Gordon was right. I am an old man. And with age I have become somewhat cynical. But I know how any conflict between man and beast inevitably ends. How it must end. How history dictates that it always ends. History will record many villains in the story of the passing of the elephants. It will include commercial ivory poachers, corrupt politicians, unconcerned and incompetent wildlife officials, and the government that orchestrated this unholy mess. But there are no villains in this story. Not the people nor the hunters nor the elephant. There is no moral here. It’s just a simple story of a couple of days in Africa. As in all of the African bush, it is amoral. It simply is what it is.

I have known the elephant. I have stood in his footprints and trembled in his shadow. I feel for the people and I grieve for Africa. And when he is gone, I will grieve for the wild African elephant in a way that the fraudulent “animal rightists” cannot even begin to understand. They do not know the elephant and never will.

Africa will indeed be the poorer when the elephant is gone, but history has shown that man will not live in close contact with deadly beasts indefinitely, and the grief of so-called “rightists” rings hollow when it is claimed to be for someone that they never knew.
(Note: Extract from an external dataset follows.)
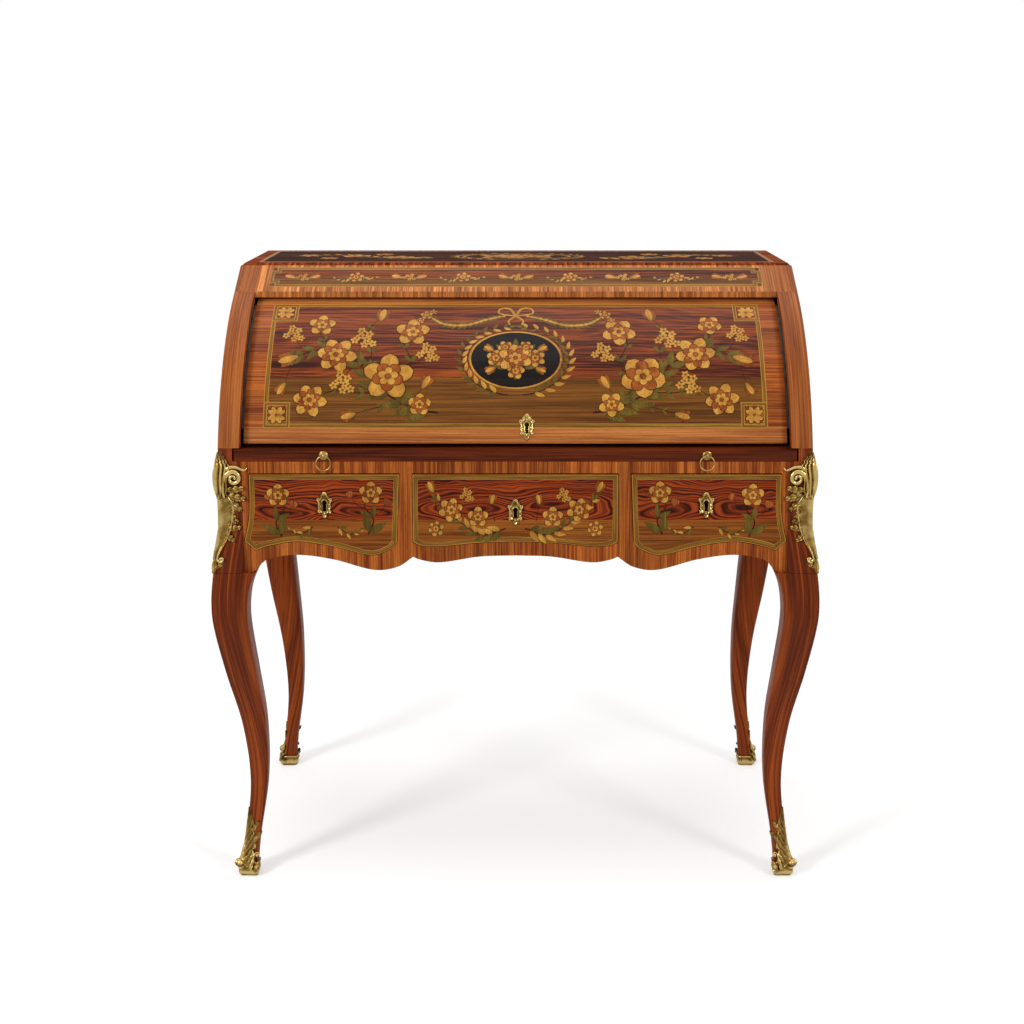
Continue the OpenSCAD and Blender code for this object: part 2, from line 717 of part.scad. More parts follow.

Personally, I don’t care much what ignorant people think, but often in the night I lie awake and wonder how many of the ivory tower dwellers would sacrifice their own life or their own child to the idol of the elephant, and I wonder what has become of Hope and Faith. I wonder if they live. I wonder if the elephants have come again to take their food. I wonder what will happen to Faith when the malnutrition that stalks them both weakens her mother to the point where she can no longer walk to the well by the little church at Chakupaleza. And I am haunted by a vision of Hope, kneeling in her doorway and sobbing as she bangs upon her only pan and prays to the white man’s God for someone to come and save them from the elephant.